İzmir İktisat Kongresi hakkında da açıklama yapan Bakan Nebati, "Esasen bu kongre, mevcut tüm küresel çalkantılara ve risklere rağmen, ülkemizi istikrarlı ve sağlıklı bir şekilde büyütmek ve güçlendirmek, insanımızın refahını her geçen gün daha da artırmak için aynı inanç ve iradeyle çalıştığımızın dosta düşmana açık bir ilanı niteliğindedir. Ülkemize hepimiz sahip çıkacağız. Bu bina 17 Şubat'a yetiştirilecek. 1979 yılında yıktırılarak maalesef bir otoparka dönüştürüldüğünü de İzmirlilerin çok iyi bilmesi lazım. Maalesef İzmir gibi bir yerde Mustafa Kemal Atatürk'ün Türkiye Cumhuriyeti'nin ilk yıllarında toplamış olduğu bu bina, Büyükşehir Belediyesi tarafından yıktırılmış ve otoparka dönüştürülmüş. Şimdi Vali Bey inisiyatif kullanmış arsayı bulmuş, sahipleriyle pazarlık yapmış. Yeri satın almış, Türkiye Cumhuriyeti adına. O bina şimdi kaldığı yerden aslına uygun şekilde yükseliyor. Aynen Türkiye'nin yükseldiği gibi. 1'inci yüzyıl bitti, 2'nci yüzyıla giriyoruz. 2'nci yüzyıla 2023 yılında yani 'Türkiye Yüzyılı'nın inşa edilmeye başlandığı döneme adım atıyoruz. Nerede, İzmir'de? İzmir'e Türkiye sahip çıkıyor" dedi.

'İZMİR BU ÜLKENİN GÖZ BEBEĞİ'

İzmir Ticaret Borsası Yönetim Kurulu Başkanı ınsu Kestelli ise İzmir'in Türkiye'nin göz bebeği ve 81 il arasında Türkiye'nin üçüncü büyük ekonomisi olduğunu söyledi.

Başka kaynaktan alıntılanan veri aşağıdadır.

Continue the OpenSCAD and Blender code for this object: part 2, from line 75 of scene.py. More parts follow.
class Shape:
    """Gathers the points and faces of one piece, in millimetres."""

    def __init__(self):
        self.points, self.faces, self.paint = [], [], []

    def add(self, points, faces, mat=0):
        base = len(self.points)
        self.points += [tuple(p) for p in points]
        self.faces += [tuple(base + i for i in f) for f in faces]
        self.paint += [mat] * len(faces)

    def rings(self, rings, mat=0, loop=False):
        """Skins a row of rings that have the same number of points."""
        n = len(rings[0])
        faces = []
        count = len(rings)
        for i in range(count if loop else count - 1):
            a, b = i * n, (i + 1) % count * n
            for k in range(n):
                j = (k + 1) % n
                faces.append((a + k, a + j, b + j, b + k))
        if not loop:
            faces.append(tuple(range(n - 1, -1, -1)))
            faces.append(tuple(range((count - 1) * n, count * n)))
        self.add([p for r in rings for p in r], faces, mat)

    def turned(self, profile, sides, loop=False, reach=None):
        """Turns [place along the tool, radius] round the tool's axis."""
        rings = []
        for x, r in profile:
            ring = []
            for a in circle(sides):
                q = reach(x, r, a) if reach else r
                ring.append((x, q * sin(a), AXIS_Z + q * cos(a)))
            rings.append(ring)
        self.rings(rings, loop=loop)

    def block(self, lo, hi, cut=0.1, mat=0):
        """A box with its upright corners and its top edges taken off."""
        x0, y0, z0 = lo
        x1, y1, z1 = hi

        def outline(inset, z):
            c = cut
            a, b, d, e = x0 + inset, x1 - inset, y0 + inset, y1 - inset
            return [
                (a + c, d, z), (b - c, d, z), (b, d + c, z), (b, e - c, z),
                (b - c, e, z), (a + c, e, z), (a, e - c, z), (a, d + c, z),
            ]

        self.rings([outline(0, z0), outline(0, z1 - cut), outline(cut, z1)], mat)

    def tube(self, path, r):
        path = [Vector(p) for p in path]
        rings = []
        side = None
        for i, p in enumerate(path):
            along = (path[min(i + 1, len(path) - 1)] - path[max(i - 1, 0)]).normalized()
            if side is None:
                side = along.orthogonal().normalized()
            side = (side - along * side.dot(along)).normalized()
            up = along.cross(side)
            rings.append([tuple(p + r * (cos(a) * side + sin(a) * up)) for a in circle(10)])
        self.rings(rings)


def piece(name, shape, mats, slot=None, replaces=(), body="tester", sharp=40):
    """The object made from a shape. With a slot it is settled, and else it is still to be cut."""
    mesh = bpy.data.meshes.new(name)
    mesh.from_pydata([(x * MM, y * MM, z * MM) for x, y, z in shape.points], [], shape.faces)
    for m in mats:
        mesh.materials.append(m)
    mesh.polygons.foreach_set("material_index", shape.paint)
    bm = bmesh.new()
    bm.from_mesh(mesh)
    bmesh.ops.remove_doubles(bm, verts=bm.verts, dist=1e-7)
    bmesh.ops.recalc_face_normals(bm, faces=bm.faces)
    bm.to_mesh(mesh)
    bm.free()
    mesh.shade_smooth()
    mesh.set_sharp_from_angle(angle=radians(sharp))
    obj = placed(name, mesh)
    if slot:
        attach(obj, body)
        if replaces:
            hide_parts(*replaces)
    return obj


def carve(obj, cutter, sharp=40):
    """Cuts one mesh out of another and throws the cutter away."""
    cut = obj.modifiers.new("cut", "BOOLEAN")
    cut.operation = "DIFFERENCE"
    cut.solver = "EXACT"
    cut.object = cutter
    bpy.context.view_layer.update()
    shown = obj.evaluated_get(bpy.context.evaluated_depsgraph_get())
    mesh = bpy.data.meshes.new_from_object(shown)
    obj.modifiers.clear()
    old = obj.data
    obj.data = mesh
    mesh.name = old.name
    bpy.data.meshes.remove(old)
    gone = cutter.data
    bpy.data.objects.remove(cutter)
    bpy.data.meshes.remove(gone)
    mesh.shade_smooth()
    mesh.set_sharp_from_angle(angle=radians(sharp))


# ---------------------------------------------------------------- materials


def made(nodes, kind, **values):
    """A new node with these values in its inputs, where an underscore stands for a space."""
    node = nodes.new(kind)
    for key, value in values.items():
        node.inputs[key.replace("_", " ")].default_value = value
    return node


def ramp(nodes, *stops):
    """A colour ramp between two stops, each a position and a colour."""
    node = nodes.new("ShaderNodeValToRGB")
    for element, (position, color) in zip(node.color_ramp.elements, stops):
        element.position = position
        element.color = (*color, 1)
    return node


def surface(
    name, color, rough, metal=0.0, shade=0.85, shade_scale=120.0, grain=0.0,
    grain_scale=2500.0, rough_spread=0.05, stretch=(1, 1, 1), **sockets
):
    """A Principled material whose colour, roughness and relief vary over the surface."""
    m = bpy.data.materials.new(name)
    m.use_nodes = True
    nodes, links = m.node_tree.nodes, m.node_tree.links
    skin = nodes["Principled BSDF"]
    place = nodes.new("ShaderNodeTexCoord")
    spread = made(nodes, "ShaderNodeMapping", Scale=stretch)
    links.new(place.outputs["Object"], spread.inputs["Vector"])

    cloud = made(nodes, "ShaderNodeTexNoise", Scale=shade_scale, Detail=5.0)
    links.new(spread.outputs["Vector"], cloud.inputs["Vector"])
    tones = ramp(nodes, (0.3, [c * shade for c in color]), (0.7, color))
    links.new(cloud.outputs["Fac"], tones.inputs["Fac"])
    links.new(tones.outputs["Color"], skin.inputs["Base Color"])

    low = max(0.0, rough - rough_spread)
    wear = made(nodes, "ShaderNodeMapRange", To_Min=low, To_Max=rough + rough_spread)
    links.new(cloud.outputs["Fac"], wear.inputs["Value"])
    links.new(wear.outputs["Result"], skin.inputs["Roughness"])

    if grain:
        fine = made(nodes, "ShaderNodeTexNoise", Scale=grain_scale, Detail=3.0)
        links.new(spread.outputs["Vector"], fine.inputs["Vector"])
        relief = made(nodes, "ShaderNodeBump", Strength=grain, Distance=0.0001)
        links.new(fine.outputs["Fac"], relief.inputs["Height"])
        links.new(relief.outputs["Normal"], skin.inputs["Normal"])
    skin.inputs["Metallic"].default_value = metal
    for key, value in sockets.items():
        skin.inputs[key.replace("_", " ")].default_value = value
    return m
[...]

İzmir Ticaret Odası (İZTO) Yönetim Kurulu Başkanı Mahmut Özgener de konuşmasında, "Ülkemiz ekonomisinin en önemli sorununun enflasyon olduğunu görüyoruz. Bu yüzden, işlerimizin sürdürülebilirliği ve yatırım kararlarını sağlıklı verebilmemiz açısından öncelikli olarak enflasyon seviyesini ve para politikasının yönünü bugünden tahmin etmemiz gerektiğini düşünüyoruz. Bu veriler sadece 2023 için değil; 2024 yılı için de önemli olacak. Aralık ayının baz etkisiyle yüzde 64,27 olarak gerçekleşen yıl sonu enflasyonunda önümüzdeki 3 ayda da düşüşlerin yaşanabileceğini öngörüyoruz. Ancak bu yılın ilk çeyreğinden sonraki kritik dönemde enflasyonun yeniden yükselme eğilimine girme riskini göz ardı edemeyiz. Enflasyonla mücadeleyi sadece baz etkisine bağlamanın doğru olmadığı kanaatindeyiz. Yanı sıra enerji fiyatları, kredi politikası, EYT düzenlemesi ve asgari ücrette yapılan güncelleme ve bunun diğer maaşlara yansımasının baz etkisini azaltacağını ve fiyatlar genel seviyesine ivme kazandırabileceğini de unutmamamız gerekiyor. Enflasyondaki düşüşün nasıl sağlanacağıyla ilgili soru işaretlerinin giderilmesine ve piyasalarda güvenin yeniden tesis edilmesine ihtiyaç var" dedi.

Ege İhracatçı Birlikleri (EİB) Koordinatör Başkanı Jak Eskinazi de enflasyonu kontrol altına alana kadar çare olarak enflasyon muhasebesinin hayata geçirilmesi gerektiğine inandığını ifade etti. Ege Bölgesi Sanayi Odası (EBSO) Yönetim Kurulu Başkanı Ender Yorgancılar da öncelikle çözüm bekleyen konulardan birinin enflasyon olduğunu dile getirerek, dünyadaki bütün ülkelerde enflasyon olduğunu ancak Türkiye'nin oran olarak diğer ülkelerden ayrıştığını söyledi.